● **What to produce**
Below are the records. List every line holding the word "that".

────────────────────

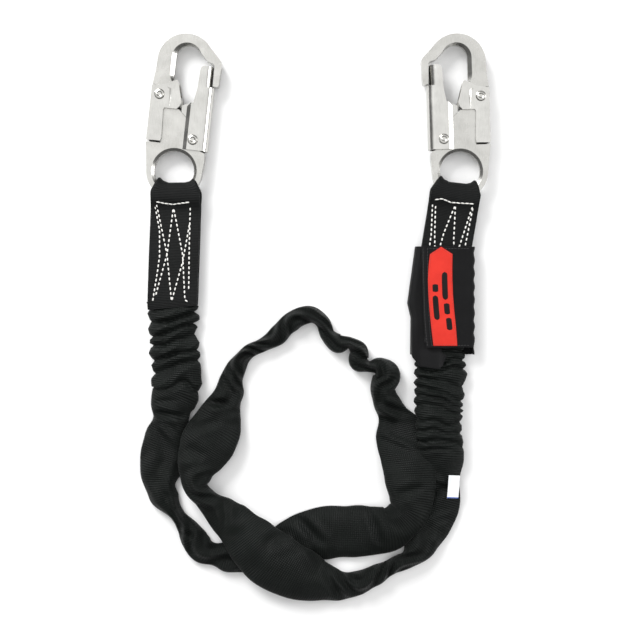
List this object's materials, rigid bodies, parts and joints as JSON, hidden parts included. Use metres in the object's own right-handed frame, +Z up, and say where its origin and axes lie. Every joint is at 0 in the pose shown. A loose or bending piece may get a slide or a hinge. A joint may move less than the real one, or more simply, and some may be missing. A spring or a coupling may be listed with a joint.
{
  "type": "shock absorbing lanyard",
  "caption": "Fall-arrest lanyard: double-locking snap hooks on sewn webbing ends, joined by a gathered tubular jacket over a tear core, with a wrap-round label cover.",
  "frame": {"origin": "middle of the lying lanyard's footprint, on the surface it lies on", "axes": "+Z up from the surface, +Y from the loops of the jacket to the hooks, +X towards the hook with the label cover"},
  "size_m": [0.3156, 0.5105, 0.0188],
  "materials": {
    "hook_steel": "zinc plated forged steel, satin",
    "lever_steel": "zinc plated folded sheet, satin",
    "rivet_steel": "zinc plated rivet heads, bright",
    "spring_steel": "oiled spring wire",
    "webbing": "tight woven polyester webbing",
    "white_thread": "thick lock-stitch thread",
    "jacket_fabric": "ribbed tubular webbing, soft sheen",
    "core_webbing": "partially drawn polyester core webbing",
    "cover_fabric": "smooth coated nylon",
    "hook_and_loop": "fine pile",
    "red_tag": "smooth coated tag fabric",
    "red_thread": "thin thread",
    "label_paper": "blank synthetic label pages",
    "white_label": "plain woven label"
  },
  "bodies": {
    "lanyard": {"left_end_web": "webbing", "right_end_web": "webbing", "left_stitching": "white_thread", "right_stitching": "white_thread", "jacket": "jacket_fabric", "shock_core": "core_webbing", "label_cover_back": "cover_fabric", "cover_loop_strip": "hook_and_loop", "label_pages": "label_paper", "maker_label": "white_label"},
    "cover_flap": {"label_cover_flap": "cover_fabric", "cover_hook_strip": "hook_and_loop", "arrow_tag": "red_tag", "arrow_tag_stitching": "red_thread"},
    "left_web_loop": {"left_bight": "webbing"},
    "left_hook": {"left_hook_body": "hook_steel", "left_gate_rivet": "rivet_steel", "left_lock_rivet": "rivet_steel"},
    "left_lock": {"left_lock_lever": "lever_steel", "left_lock_spring": "spring_steel"},
    "left_gate_body": {"left_gate": "lever_steel", "left_gate_spring": "spring_steel"},
    "right_web_loop": {"right_bight": "webbing"},
    "right_hook": {"right_hook_body": "hook_steel", "right_gate_rivet": "rivet_steel", "right_lock_rivet": "rivet_steel"},
    "right_lock": {"right_lock_lever": "lever_steel", "right_lock_spring": "spring_steel"},
    "right_gate_body": {"right_gate": "lever_steel", "right_gate_spring": "spring_steel"}
  },
  "joints": [
    {"name": "left_web_flex", "type": "hinge", "parent": "lanyard", "child": "left_web_loop", "pos_m": [-0.12454, 0.09894, 0.006], "axis": [0.9994, -0.0358, 0], "range_deg": [-75, 75]},
    {"name": "left_hook_swing", "type": "hinge", "parent": "left_web_loop", "child": "left_hook", "pos_m": [-0.1256, 0.1307, 0.0094], "axis": [0, 0, 1], "range_deg": [-25, 25]},
    {"name": "left_lock_squeeze", "type": "hinge", "parent": "left_hook", "child": "left_lock", "pos_m": [-0.13818, 0.19899, 0.0094], "axis": [0, 0, 1], "range_deg": [0, 14], "stiffness_Nm_per_rad": 0.4, "springref_deg": -17.19},
    {"name": "left_gate_open", "type": "hinge", "parent": "left_hook", "child": "left_gate_body", "pos_m": [-0.1085, 0.15799, 0.0094], "axis": [0, 0, 1], "range_deg": [0, 15.5]},
    {"name": "right_web_flex", "type": "hinge", "parent": "lanyard", "child": "right_web_loop", "pos_m": [0.125, 0.09903, 0.006], "axis": [0.9874, -0.1582, 0], "range_deg": [-75, 75]},
    {"name": "right_hook_swing", "type": "hinge", "parent": "right_web_loop", "child": "right_hook", "pos_m": [0.1308, 0.1302, 0.0094], "axis": [0, 0, -1], "range_deg": [-25, 25]},
    {"name": "right_lock_squeeze", "type": "hinge", "parent": "right_hook", "child": "right_lock", "pos_m": [0.14894, 0.19723, 0.0094], "axis": [0, 0, -1], "range_deg": [0, 14], "stiffness_Nm_per_rad": 0.4, "springref_deg": -17.19},
    {"name": "right_gate_open", "type": "hinge", "parent": "right_hook", "child": "right_gate_body", "pos_m": [0.116, 0.1588, 0.0094], "axis": [0, 0, -1], "range_deg": [0, 15.5]},
    {"name": "cover_flap_open", "type": "hinge", "parent": "lanyard", "child": "cover_flap", "pos_m": [0.1432, 0.0145, 0.0158], "axis": [0, 1, 0], "range_deg": [0, 165]}
  ],
  "couplings": [
    {"joint": "left_gate_open", "follows": "left_lock_squeeze", "ratio": 1.107},
    {"joint": "right_gate_open", "follows": "right_lock_squeeze", "ratio": 1.107}
  ]
}
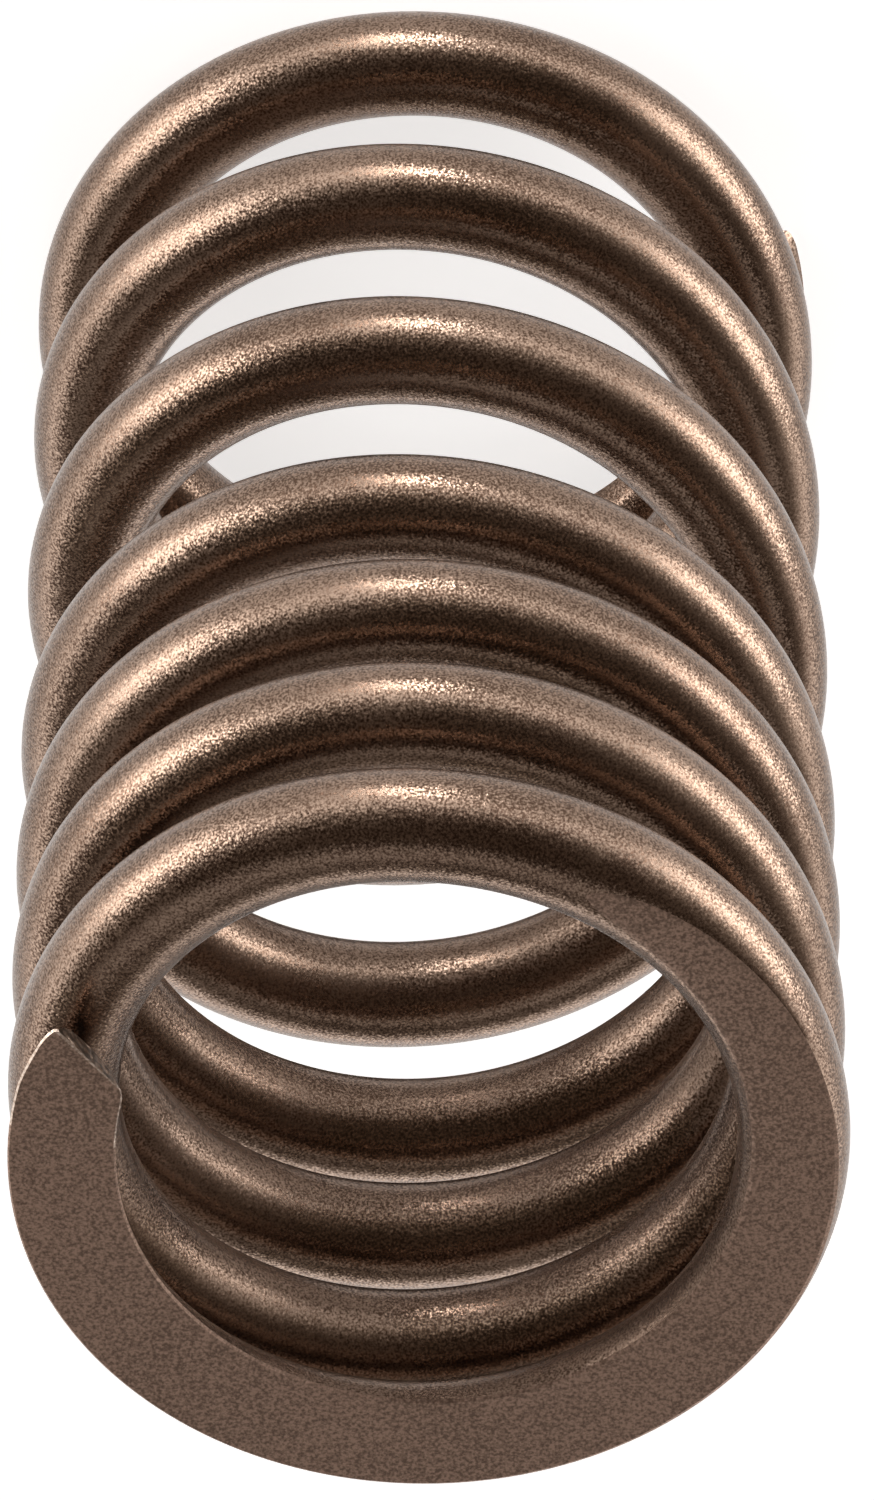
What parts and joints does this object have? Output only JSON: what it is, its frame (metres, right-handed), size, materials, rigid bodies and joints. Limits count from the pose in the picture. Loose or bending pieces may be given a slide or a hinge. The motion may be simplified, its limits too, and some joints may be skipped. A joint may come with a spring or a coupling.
{
  "type": "engine valve spring",
  "caption": "Round-wire helical compression spring, wound left-handed in a close and an open stage, with closed and ground ends.",
  "frame": {"origin": "centre of the lower ground face, on the coil axis", "axes": "+Z along the coil axis from the open-wound end up to the close-wound end; the tip of the wire on the upper face points 21 degrees from +X towards -Y"},
  "size_m": [0.03, 0.03, 0.0534],
  "materials": {
    "spring_wire": "satin, shot-peened, bronze-brown"
  },
  "bodies": {
    "root": {"spring_wire": "spring_wire"}
  },
  "joints": []
}
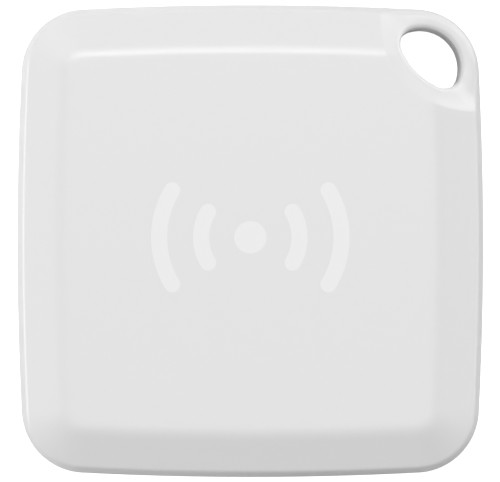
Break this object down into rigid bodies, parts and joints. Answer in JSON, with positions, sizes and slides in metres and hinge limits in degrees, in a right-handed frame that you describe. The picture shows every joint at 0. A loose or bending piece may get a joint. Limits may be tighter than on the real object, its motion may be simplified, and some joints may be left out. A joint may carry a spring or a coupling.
{
  "type": "bluetooth tracker tag",
  "caption": "Flat square tracker tag with bowed sides, a raised square front and an oval keyring eye in one corner; its covers part for the coin cell.",
  "frame": {"origin": "centre of the rear face, which the tag lies on", "axes": "+Z is the normal of the front face; +Y is up when the front is read upright; +X is to the right, so the eye is in the +X +Y corner"},
  "size_m": [0.038, 0.0384, 0.008],
  "materials": {
    "shell": "fine satin moulding",
    "icon": "smooth satin",
    "seal": "soft silicone",
    "foam": "closed-cell foam",
    "board": "solder mask",
    "steel": "bright steel",
    "spring": "gold-flashed spring bronze",
    "chip": "moulded epoxy",
    "antenna": "fired ceramic with tinned ends",
    "capacitor": "fired ceramic with tinned ends",
    "resistor": "glazed ceramic with tinned ends",
    "ferrite": "ferrite",
    "brass": "rolled brass",
    "piezo": "silvered ceramic",
    "tape": "double-sided adhesive",
    "button": "moulded nylon",
    "cathode": "pressed powder",
    "separator": "non-woven",
    "lithium": "dull metal"
  },
  "bodies": {
    "rear_half": {"rear_cover": "shell", "seal_ring": "seal", "cell_cushion": "foam"},
    "front_half": {"front_cover": "shell", "front_icon": "icon", "circuit_board": "board", "board_screws": "steel", "bluetooth_chip": "chip", "main_crystal": "steel", "clock_crystal": "steel", "chip_antenna": "antenna", "capacitors": "capacitor", "resistors": "resistor", "boost_inductor": "ferrite", "driver_transistor": "chip", "sounder_plate": "brass", "sounder_ceramic": "piezo", "sounder_adhesive": "tape", "sounder_contacts": "spring", "switch_body": "chip", "switch_dome": "steel", "cell_contact_negative": "spring", "cell_contact_positive": "spring"},
    "coin_cell": {"cell_can": "steel", "cell_gasket": "seal", "cell_cap": "steel", "cell_cathode": "cathode", "cell_separator": "separator", "cell_anode": "lithium"},
    "switch_button": {"switch_plunger": "button"}
  },
  "joints": [
    {"name": "cover_lift", "type": "slide", "parent": "rear_half", "child": "front_half", "axis": [0, 0, 1], "range_m": [0, 0.012]},
    {"name": "cell_lift", "type": "slide", "parent": "rear_half", "child": "coin_cell", "axis": [0, 0, 1], "range_m": [0, 0.006]},
    {"name": "button_press", "type": "slide", "parent": "front_half", "child": "switch_button", "axis": [0, 0, -1], "range_m": [0, 0.00025], "stiffness_N_per_m": 6400, "springref_m": -0.0001, "deforming": ["switch_dome"]}
  ],
  "couplings": [
    {"joint": "cell_lift", "follows": "cover_lift", "ratio": 0.5}
  ]
}
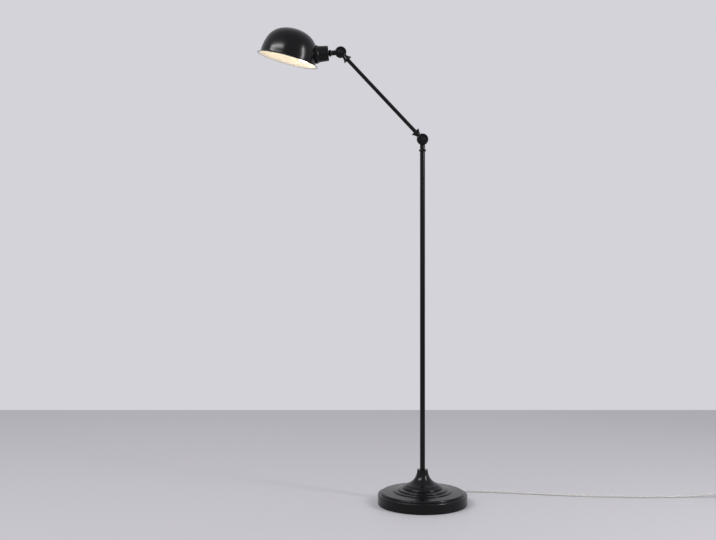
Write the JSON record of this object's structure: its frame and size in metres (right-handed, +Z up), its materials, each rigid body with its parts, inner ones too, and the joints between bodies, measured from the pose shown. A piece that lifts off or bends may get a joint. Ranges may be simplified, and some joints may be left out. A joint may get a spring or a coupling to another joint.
{
  "type": "bridge floor lamp",
  "caption": "Floor lamp with a weighted round base, a tall pole, a leaning arm on friction knuckles and a small domed metal shade that tilts and turns.",
  "frame": {"origin": "centre of the base's underside, on the floor", "axes": "+Z up along the pole, -X towards the side that the arm leans to, -Y the front"},
  "size_m": [1.6067, 0.2929, 1.4926],
  "materials": {
    "black_paint": "satin black powder coat",
    "shade_enamel": "satin black outside, warm white inside",
    "zinc_steel": "zinc plated",
    "black_screws": "black oxide",
    "friction_plastic": "matt",
    "inner_lead": "matt",
    "clear_cord": "clear PVC over the cores",
    "switch_plastic": "satin moulded",
    "switch_button": "gloss moulded",
    "iron_weight": "as cast",
    "felt_pad": "pressed felt",
    "brass_parts": "stamped",
    "cap_metal": "bright",
    "holder_plastic": "matt",
    "bulb_glass": "opal, lit",
    "cord_sleeves": "matt",
    "plug_plastic": "clear moulded",
    "plug_pins": "nickel plated"
  },
  "bodies": {
    "stand": {"base_cover": "black_paint", "neck_ring": "black_paint", "base_weight": "iron_weight", "base_pad": "felt_pad", "foot_washer": "zinc_steel", "foot_bolt": "zinc_steel", "pole_foot_insert": "zinc_steel", "pole_tube": "black_paint", "pole_top_bush": "brass_parts", "pole_collar": "black_paint", "stand_lead": "inner_lead", "cord_grommet": "cord_sleeves", "power_cord": "clear_cord", "switch_tray": "switch_plastic", "switch_lid": "switch_plastic", "switch_block": "switch_plastic", "switch_spring": "zinc_steel", "switch_screws": "zinc_steel", "switch_sleeves": "cord_sleeves", "plug_lead": "clear_cord", "cord_coil": "clear_cord", "plug_tail": "clear_cord", "plug_body": "plug_plastic", "plug_pins": "plug_pins"},
    "elbow_mount": {"elbow_knuckle": "black_paint", "swivel_clip": "zinc_steel", "elbow_bolt": "black_screws", "elbow_washer": "black_screws", "elbow_friction_ring": "friction_plastic", "elbow_spring_washer": "black_screws", "elbow_nut": "black_screws", "elbow_lead": "inner_lead"},
    "arm": {"arm_lower_knuckle": "black_paint", "arm_tube": "black_paint", "arm_upper_knuckle": "black_paint", "arm_lead": "inner_lead"},
    "head_mount": {"head_knuckle": "black_paint", "head_bolt": "black_screws", "head_washer": "black_screws", "head_friction_ring": "friction_plastic", "head_spring_washer": "black_screws", "head_nut": "black_screws", "neck_washer": "zinc_steel", "neck_nut": "zinc_steel", "neck_lead": "inner_lead"},
    "head": {"neck_collar": "black_paint", "socket_cup": "black_paint", "gallery_ring": "black_paint", "shade": "shade_enamel", "shade_ring": "holder_plastic", "lampholder_body": "holder_plastic", "lampholder_sleeve": "brass_parts", "lampholder_contact": "brass_parts", "holder_lead": "inner_lead", "bulb_cap": "cap_metal", "bulb_globe": "bulb_glass"},
    "button": {"switch_button": "switch_button"}
  },
  "joints": [
    {"name": "arm_swivel", "type": "hinge", "parent": "stand", "child": "elbow_mount", "pos_m": [0, 0, 1.1125], "axis": [0, 0, 1], "range_deg": [-170, 170]},
    {"name": "elbow_tilt", "type": "hinge", "parent": "elbow_mount", "child": "arm", "pos_m": [0, 0, 1.143], "axis": [0, -1, 0], "range_deg": [-43, 70]},
    {"name": "head_tilt", "type": "hinge", "parent": "arm", "child": "head_mount", "pos_m": [-0.2569, 0, 1.41618], "axis": [0, -1, 0], "range_deg": [-75, 60]},
    {"name": "head_swivel", "type": "hinge", "parent": "head_mount", "child": "head", "pos_m": [-0.2569, 0, 1.41618], "axis": [-0.996, 0, -0.0889], "range_deg": [-90, 90]},
    {"name": "switch_press", "type": "slide", "parent": "stand", "child": "button", "axis": [0, 0, -1], "range_m": [0, 0.002], "stiffness_N_per_m": 800, "springref_m": -0.001, "deforming": ["switch_spring"]}
  ]
}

────────────────────

● **Output for this task**
Break this object down into rigid bodies, parts and joints. Answer in JSON, with positions, sizes and slides in metres and hinge limits in degrees, in a right-handed frame that you describe. The picture shows every joint at 0. A loose or bending piece may get a joint. Limits may be tighter than on the real object, its motion may be simplified, and some joints may be left out. A joint may carry a spring or a coupling.
Write the JSON record of this object's structure: its frame and size in metres (right-handed, +Z up), its materials, each rigid body with its parts, inner ones too, and the joints between bodies, measured from the pose shown. A piece that lifts off or bends may get a joint. Ranges may be simplified, and some joints may be left out. A joint may get a spring or a coupling to another joint.
  "caption": "Floor lamp with a weighted round base, a tall pole, a leaning arm on friction knuckles and a small domed metal shade that tilts and turns.",
  "frame": {"origin": "centre of the base's underside, on the floor", "axes": "+Z up along the pole, -X towards the side that the arm leans to, -Y the front"},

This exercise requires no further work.